Cette visite au tombeau
aura été, à n’en pas douter, un moment de grande méditation et de
conversion renouvelée au service de ce Jésus de Nazareth. Sur le chemin du retour, il s’arrêta également au tombeau de
Jean XXIII pour y méditer sur l’œuvre du Concile Vatican II et sans nul doute sur son Encyclique « Paix sur terre » dont ses successeurs ont peu parlé.
À peine revenu,
il téléphona à celui qui a été le secrétaire particulier de Jean XXIII, actuellement âgé de 97 ans, Loris
Capovilla.
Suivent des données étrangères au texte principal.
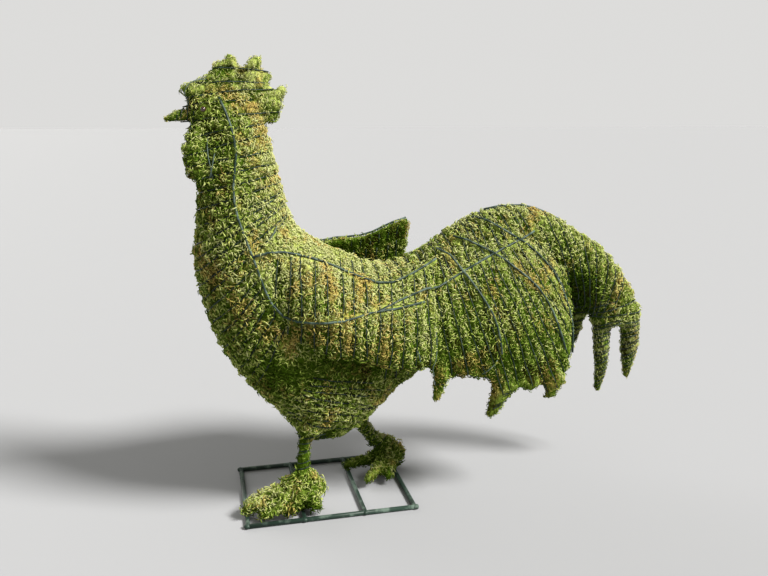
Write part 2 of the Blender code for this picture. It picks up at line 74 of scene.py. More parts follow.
# Windings: a wire laid round the moss again and again.  Each one is a fan of planes that
# stand across the side view.  A key is (x, z, lean), a place the planes pass and the slope
# of the wire there in degrees, seen from the left.  The pitch is the spacing of the planes.
# The outline is the part of the side view, as (x, z), that the winding keeps to.  Places and
# pitches are in millimetres.  The strip is how wide the parting beside the wire is, set
# against a usual one.
WINDINGS = {
    "beak": dict(
        pitch=8.5,
        keys=((-186, 529, 80), (-156, 536, 80)),
        outline=((-200, 505), (-200, 550), (-156, 556), (-150, 518))),
    "comb": dict(
        pitch=11.5, strip=0.6,
        keys=((-110, 588, -4), (-110, 560, 6)),
        outline=((-170, 549), (-170, 600), (-50, 600), (-55, 553), (-110, 556))),
    "neck": dict(
        pitch=17.2, strip=0.55,
        keys=((-110, 548, 4), (-110, 500, 13), (-110, 443, 10), (-120, 392, 28), (-128, 358, 34),
              (-128, 318, 42), (-120, 278, 48), (-105, 235, 56), (-85, 190, 64)),
        outline=((-170, 552), (-45, 552), (-30, 430), (-60, 383), (-86, 353), (-82, 305),
                 (-52, 262), (-20, 232), (-12, 200), (-50, 160), (-250, 90), (-250, 450))),
    "wings": dict(
        pitch=17.2, strip=1.25,
        keys=((-62, 290, 84), (-28, 290, 89), (44, 280, 88), (99, 280, 86), (138, 280, 90)),
        outline=((-84, 348), (-40, 366), (0, 352), (60, 338), (142, 352), (142, 190), (110, 178),
                 (66, 190), (50, 226), (0, 226), (-45, 252), (-82, 290))),
    "raised_wing": dict(
        pitch=15.8, strip=0.9,
        keys=((52, 360, 86), (138, 380, 84)),
        outline=((46, 345), (60, 338), (142, 352), (150, 425), (100, 420), (50, 390))),
    "tail": dict(
        pitch=15.2, strip=1.25,
        keys=((156, 290, 98), (178, 300, 108), (250, 290, 108), (290, 280, 117), (330, 335, 120),
              (372, 320, 108), (410, 295, 92), (448, 275, 66)),
        outline=((142, 170), (142, 440), (480, 420), (500, 250), (395, 235), (352, 200),
                 (335, 150), (230, 160))),
    "plume_end": dict(
        pitch=12,
        keys=((440, 262, 20), (440, 238, 4)),
        outline=((395, 215), (395, 300), (430, 262), (510, 275), (510, 215))),
    "inner_sickle": dict(
        pitch=6.8,
        keys=((432, 226, 14), (434, 165, 26), (430, 121, 24)),
        outline=((405, 235), (455.5, 235), (455.5, 100), (405, 100))),
    "outer_sickle": dict(
        pitch=8,
        keys=((479, 226, 6), (480, 180, 22), (478, 136, 30)),
        outline=((456.5, 235), (510, 235), (510, 110), (456.5, 110))),
    "front_tip": dict(
        pitch=9,
        keys=((148, 182, 4), (143, 155, 12)),
        outline=((130, 188), (172, 188), (172, 140), (130, 140))),
    "long_tip": dict(
        pitch=8,
        keys=((238, 160, 16), (224, 128, 28)),
        outline=((205, 168), (258, 160), (245, 115), (205, 115))),
    "rear_tip": dict(
        pitch=9,
        keys=((312, 162, 4), (309, 145, 14)),
        outline=((292, 168), (338, 168), (332, 130), (292, 130))),
    "thighs": dict(
        pitch=11.2, strip=0.5,
        keys=((10, 196, -6), (12, 160, -14), (10, 112, -16)),
        outline=((-52, 168), (-20, 205), (55, 200), (66, 176), (110, 170), (110, 98), (-60, 98))),
    "left_shank": dict(
        pitch=7.8,
        keys=((-31, 100, 8), (-36, 58, 14)),
        outline=((-60, 108), (0, 108), (0, 50), (-60, 50))),
    "right_shank": dict(
        pitch=8.6,
        keys=((56, 98, 38), (88, 50, 38)),
        outline=((30, 90), (68, 108), (108, 60), (85, 30))),
}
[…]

Un appel qualifié de grande émotion. Il l’a remercié pour sa vie et
son ministère et il lui a confié qu’il le voyait avec les yeux du cœur, que chaque parole qu’il écrit est une source de
grande inspiration.
Pierre, Jean XXIII et
François réunis pour ramener l’institution ecclésiale à l’évangile et au monde, assoiffé de justice, de vérité, de solidarité, de compassion,
de paix et d’amour.
Pas de doute que nous
serons témoins dans les mois qui viennent de grandes décisions. Le pape François, renouvelé de l’intérieur, posera
les gestes qu’espèrent toutes les personnes de bonne volonté.